The classroom is all around us all the time — we just need to be able to look, listen and learn to read the patterns in the landscape.
Just as with all the passive soakage rehydration features that we incorporate into permaculture earthworks design, so it also true to say for gabions: “they truly misunderstood, misrepresented and not given the credit they deserve”. The benefits of passive soakage strategies are not obvious to the impatient eye and those who desire instant results. But those ‘quick results’ are often also impermanent. Passive soakage takes time and increases over time — rainy season after rainy season. With rehydration of the subsoils and substrata layers, water is passively pulled by gravity into every crevice and sponged with capillary action to even defy gravity, albeit just for very slight vertical lifts in height, but defied just the same.
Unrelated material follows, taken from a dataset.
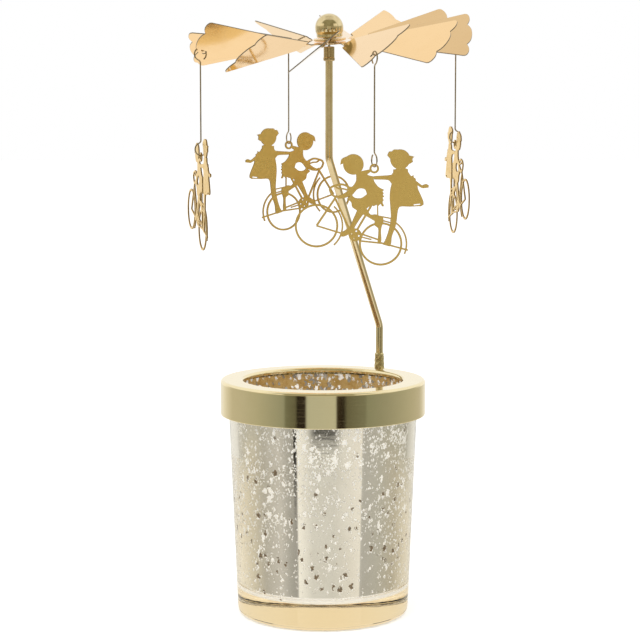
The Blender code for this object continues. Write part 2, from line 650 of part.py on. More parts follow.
def loop_points(centre_height, sign):
    """Middle line of an open eye in the local XZ plane, from its free inner end to the stem: above it for sign 1."""
    start = 90.0 + LOOP_END_DEG
    end = 90.0 + 360.0 - LOOP_JOIN_DEG
    points = []
    for step in range(LOOP_STEPS + 1):
        angle = math.radians(start + (end - start) * step / LOOP_STEPS)
        across, up = LOOP_RADIUS * math.cos(angle), LOOP_RADIUS * math.sin(angle)
        points.append(Vector((across, 0, centre_height + sign * up)))
    join = math.radians(LOOP_JOIN_DEG)
    corner_height = LOOP_RADIUS / math.cos(join)
    corner = Vector((0, 0, centre_height + sign * corner_height))
    stem = Vector((0, 0, centre_height + sign * (LOOP_RADIUS + LOOP_KINK)))
    joined = points[-1]
    for share in (0.33, 0.67, 1.0):
        points.append(joined * (1.0 - share) ** 2 + corner * (2.0 * share * (1.0 - share)) + stem * share ** 2)
    return points


def hanger_length(number):
    return HANGER_LENGTH * HANGER_LENGTH_SHARES[(number - 1) % len(HANGER_LENGTH_SHARES)]


def build_hanger(number, axis):
    top = loop_points(0, -1.0)
    bottom = loop_points(-hanger_length(number), 1.0)
    stem = []
    for step in range(1, HANGER_STEM_STEPS):
        stem.append(top[-1].lerp(bottom[-1], step / HANGER_STEM_STEPS))
    path = top + stem + bottom[::-1]
    name = "hanger_" + str(number)
    curve = tube_curve(name, path, WIRE_RADIUS, WIRE_SIDES_LEVEL)
    make_object(name, curve, axis, WIRE_COLOUR, 0.3, 1.0)


def scaled(shares):
    return [(share[0] * WHEELBASE, share[1] * WHEELBASE) for share in shares]


def circle_outline(centre, radius, steps):
    return arc(centre, radius, 0.0, 360.0, steps)[:-1]


def bar_outline(start, end, width):
    start, end = Vector(start), Vector(end)
    across = (end - start).orthogonal().normalized() * (width / 2.0)
    return [tuple(start - across), tuple(end - across), tuple(end + across), tuple(start + across)]


def band_outlines(centre, inner, outer, start_deg, end_deg, steps):
    """A ring or a part of one, as a run of four-sided pieces."""
    near = arc(centre, inner, start_deg, end_deg, steps)
    far = arc(centre, outer, start_deg, end_deg, steps)
    if end_deg - start_deg >= 360.0:
        near[-1], far[-1] = near[0], far[0]
    return [[near[i], far[i], far[i + 1], near[i + 1]] for i in range(steps)]


def path_outlines(points, width):
    outlines = [bar_outline(a, b, width) for a, b in zip(points, points[1:])]
    joints = [circle_outline(point, width / 2.0, CHAINRING_HOLE_STEPS) for point in points[1:-1]]
    return outlines + joints


def charm_outlines():
    """Every filled outline of the figure, and every outline that is cut from it."""
    rear, front = scaled((REAR_HUB_SHARE, FRONT_HUB_SHARE))
    chainring, eye, girl_head, rider_head = scaled((CHAINRING_SHARE, EYE_SHARE, GIRL_HEAD_SHARE, RIDER_HEAD_SHARE))
    filled = [scaled(GIRL_FRINGE_SHARES), scaled(GIRL_CURL_SHARES), scaled(GIRL_BODY_SHARES)]
    at_eye = [(eye[0] + across * EYE_RADIUS, eye[1] + up * EYE_RADIUS) for across, up in RIDER_LINK_EYE_SHARES]
    link = scaled(RIDER_LINK_SHARES)
    filled += [scaled(RIDER_FRINGE_SHARES), link[:2] + at_eye + link[2:], scaled(RIDER_BODY_SHARES)]
    filled.append(circle_outline(girl_head, GIRL_HEAD_RADIUS, HEAD_STEPS))
    filled.append(circle_outline(rider_head, RIDER_HEAD_RADIUS, HEAD_STEPS))
    filled.append(circle_outline(chainring, CHAINRING_RADIUS, HEAD_STEPS))
    for hub in (rear, front):
        filled += band_outlines(hub, WHEEL_RADIUS - WHEEL_RIM, WHEEL_RADIUS, 0.0, 360.0, WHEEL_STEPS)
    for hub, span in ((front, FRONT_GUARD_DEG), (rear, REAR_GUARD_DEG)):
        filled += band_outlines(hub, GUARD_RADIUS - GUARD_WIDTH, GUARD_RADIUS, span[0], span[1], GUARD_STEPS)
    filled += band_outlines(eye, EYE_HOLE_RADIUS, EYE_RADIUS, 0.0, 360.0, EYE_STEPS)
    filled += path_outlines(scaled(HANDLEBAR_SHARES), TUBE_WIDTH)
    filled += path_outlines(scaled(GRIP_SHARES), STAY_WIDTH)
    for table, width in ((FRAME_TUBE_SHARES, TUBE_WIDTH), (STAY_SHARES, STAY_WIDTH), (THIN_BAR_SHARES, THIN_WIDTH)):
        for ends in table:
            filled.append(bar_outline(*scaled(ends), width))
    removed = [scaled(ARM_GAP_SHARES), scaled(GIRL_HEM_SLOT_SHARES), circle_outline(eye, EYE_HOLE_RADIUS, EYE_STEPS)]
    for place in arc(chainring, CHAINRING_HOLE_CIRCLE, 0.0, 360.0, CHAINRING_HOLES)[:-1]:
        removed.append(circle_outline(place, CHAINRING_HOLE_RADIUS, CHAINRING_HOLE_STEPS))
    return filled, removed


def signed_area(outline):
    total = 0.0
    for (x1, y1), (x2, y2) in zip(outline, outline[1:] + outline[:1]):
        total += x1 * y2 - x2 * y1
    return total / 2.0


def joined_triangles(filled, removed):
    """Triangles that cover every filled outline once, less the removed ones."""
    points, faces = [], []
    for outline in filled + removed:
        ordered = outline if signed_area(outline) > 0 else outline[::-1]
        faces.append(list(range(len(points), len(points) + len(ordered))))
        points += [Vector(point) for point in ordered]
    verts, _, triangles, _, _, sources = delaunay_2d_cdt(points, [], faces, 1, MERGE)
    first_removed = len(filled)
    kept = [tuple(t) for t, s in zip(triangles, sources) if s and max(s) < first_removed]
    return verts, kept


def boundary_loops(triangles):
    onward = {}
    directed = set()
    for a, b, c in triangles:
        directed.update(((a, b), (b, c), (c, a)))
    for a, b in sorted(directed):
        if (b, a) not in directed:
            onward.setdefault(a, []).append(b)
    loops = []
    while onward:
        start = min(onward)
        loop, here = [], start
        while True:
            loop.append(here)
            following = onward[here].pop()
            if not onward[here]:
                del onward[here]
            here = following
            if here == start:
                break
        loops.append(loop)
    return loops


def thinned(loop):
    """Drop the points that lie on a straight run or crowd their neighbour."""
    kept = list(loop)
    changed = True
    while changed:
        changed = False
        for place in range(len(kept)):
            before, here, after = kept[place - 1], kept[place], kept[(place + 1) % len(kept)]
            run = after - before
            off_line = abs((here - before).cross(run)) / max(run.length, MERGE)
            if off_line < OUTLINE_WELD or (here - before).length < OUTLINE_WELD:
                del kept[place]
                changed = True
                break
    return kept


def inside_outlines(point, points, edges):
    """Even-odd rule: a ray towards +X crosses the outlines an odd number of times."""
    inside = False
    for first, second in edges:
        a, b = points[first], points[second]
        if (a.y > point.y) != (b.y > point.y):
            if a.x + (point.y - a.y) * (b.x - a.x) / (b.y - a.y) > point.x:
                inside = not inside
    return inside


def charm_sheet():
    """The figure as a flat triangle mesh, with its centre of area."""
    verts, triangles = joined_triangles(*charm_outlines())
    points, edges = [], []
    for loop in boundary_loops(triangles):
        outline = thinned([verts[i] for i in loop])
        if abs(signed_area([tuple(point) for point in outline])) < LEAST_WINDOW ** 2:
            continue
        first = len(points)
        points += outline
        edges += [(first + i, first + (i + 1) % len(outline)) for i in range(len(outline))]
    flat, _, faces, _, _, _ = delaunay_2d_cdt(points, edges, [], 0, MERGE)
    kept = []
    area, moment = 0.0, Vector((0, 0))
    for face in faces:
        corners = [flat[i] for i in face]
        middle = sum(corners, Vector((0, 0))) / len(corners)
        if inside_outlines(middle, points, edges):
            size = (corners[1] - corners[0]).cross(corners[2] - corners[0]) / 2.0
            kept.append(tuple(face))
            area += size
            moment += middle * size
    return flat, kept, moment / area


def charm_mesh():
    """Local frame: the pivot in the wire's middle is the origin, X is the sheet's normal and -Y is ahead."""
    flat, faces, middle = charm_sheet()
    eye = Vector(scaled((EYE_SHARE,))[0])
    hang = (middle - eye).normalized()
    pivot = eye - hang * EYE_PLAY
    upright = math.atan2(hang.x, -hang.y)
    turn = Matrix.Rotation(-upright, 2)
    shape = bmesh.new()
    placed = []
    for point in flat:
        ahead, up = turn @ (point - pivot)
        placed.append(shape.verts.new((0, -ahead, up)))
    for face in faces:
        shape.faces.new([placed[i] for i in face])
    loose = [vert for vert in shape.verts if not vert.link_faces]
    bmesh.ops.delete(shape, geom=loose, context="VERTS")
    mesh = bpy.data.meshes.new("charm")
    shape.to_mesh(mesh)
    shape.free()
    return mesh, math.degrees(-upright)


def build_charm(number, axis, sheet):
    name = "charm_" + str(number)
    charm = make_object(name, sheet.copy(), axis, GOLD_SHEET_COLOUR, 0.3, 1.0)
    thickness = charm.modifiers.new("sheet", "SOLIDIFY")
    thickness.thickness = CHARM_SHEET
    thickness.offset = 0.0


def build_hangers_and_charms(spin, tilted):
    sheet, hang_angle = charm_mesh()
    print("charm hangs nose up by", round(hang_angle, 2), "degrees")
    for number, index in enumerate(hanger_blades(), start=1):
        centre, heading, _ = hang_places(tilted, index)
        place = Matrix.Translation(centre) @ Matrix.Rotation(heading, 4, "Z")
        hanger_axis = make_empty("hanger_axis_" + str(number), spin, place)
        build_hanger(number, hanger_axis)
        turn = math.radians(CHARM_TURNS_DEG[(number - 1) % len(CHARM_TURNS_DEG)])
        low = Matrix.Translation((0, 0, -hanger_length(number) - LOOP_RADIUS)) @ Matrix.Rotation(turn, 4, "Z")
        charm_axis = make_empty("charm_axis_" + str(number), hanger_axis, low)
        build_charm(number, charm_axis, sheet)
    bpy.data.meshes.remove(sheet)


def main():
    clear_scene()
    build_cup()
    lift = make_empty("collar_lift_axis", None, Matrix.Translation((0, 0, COLLAR_TOP)))
    build_collar(lift)
    build_mast(lift)
    build_needle_and_ferrule(lift)
    spin_place = Matrix.Translation((AXIS_OFFSET, 0, PIVOT_HEIGHT - COLLAR_TOP))
    spin = make_empty("fan_spin_axis", lift, spin_place)
    low = math.radians(FAN_LOW_AZIMUTH_DEG)
    tilt_axis = Vector((-math.sin(low), math.cos(low), 0))
    tilted = make_empty("fan_tilted_axis", spin, Matrix.Rotation(math.radians(FAN_TILT_DEG), 4, tilt_axis))
    build_hub(spin, tilted)
    build_fan(tilted)
    build_hangers_and_charms(spin, tilted)
    bpy.context.view_layer.update()


main()
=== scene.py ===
"""Looks of the candle carousel: its glass cup, mirror lining, brass, bladed fan, wire hangers and charms.

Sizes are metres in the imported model's frame, with +Z up. Each operator below makes one piece or one
group of like pieces.
"""

import json
import math

import bmesh
import bpy
from bpy.props import FloatProperty, FloatVectorProperty, IntProperty, PointerProperty
from bpy.types import Operator, Panel, PropertyGroup
from mathutils import Matrix, Vector
from mathutils.geometry import delaunay_2d_cdt

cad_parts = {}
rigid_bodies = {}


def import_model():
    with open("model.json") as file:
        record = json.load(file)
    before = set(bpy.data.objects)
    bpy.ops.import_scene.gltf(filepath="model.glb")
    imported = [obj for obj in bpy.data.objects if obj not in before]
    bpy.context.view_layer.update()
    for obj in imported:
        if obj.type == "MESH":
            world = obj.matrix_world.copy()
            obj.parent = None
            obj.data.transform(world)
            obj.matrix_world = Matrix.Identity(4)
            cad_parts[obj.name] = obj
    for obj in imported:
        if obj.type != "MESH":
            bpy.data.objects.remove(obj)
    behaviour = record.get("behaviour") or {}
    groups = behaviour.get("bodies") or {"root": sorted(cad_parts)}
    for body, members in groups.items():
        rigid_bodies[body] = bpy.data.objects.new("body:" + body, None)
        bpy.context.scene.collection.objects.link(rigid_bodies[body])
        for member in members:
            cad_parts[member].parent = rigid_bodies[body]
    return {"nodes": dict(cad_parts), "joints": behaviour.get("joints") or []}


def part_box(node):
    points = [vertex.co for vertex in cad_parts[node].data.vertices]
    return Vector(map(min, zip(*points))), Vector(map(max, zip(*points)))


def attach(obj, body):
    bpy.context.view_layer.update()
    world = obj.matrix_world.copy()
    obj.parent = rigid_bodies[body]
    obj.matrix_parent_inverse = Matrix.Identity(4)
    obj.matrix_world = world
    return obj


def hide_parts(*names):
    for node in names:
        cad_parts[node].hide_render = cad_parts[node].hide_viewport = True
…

Away from evaporation, cool, safe and secure soaking and seeping is infinitely slower compared to surface volume flows that violently crash through the angular landscape profiles of dry lands.
Every year to about the seventh year the rehydration increases in speed and absorption and becomes more efficient. Then around the seventh year the ultimate capability event is achieved and recharge capacity is at its maximum in speed of take up and capacity. This is true of passive water soaks in all climates, but here, for us to understand this event, we need to be prepared to engage in an intimacy with the dry lands. With these systems, surplus water discharge is not so obvious because at the lowest point of the recharged, rehydrated substrata, water is passively pulled by gravity and coaxed towards the water table, refilling aquifers. This is an obligation we have to fulfil if we intend to use shallow aquifers, which are by far the largest of all fresh water reserves we have on earth — 11% of all fresh water — and which we can positively influence with these systems.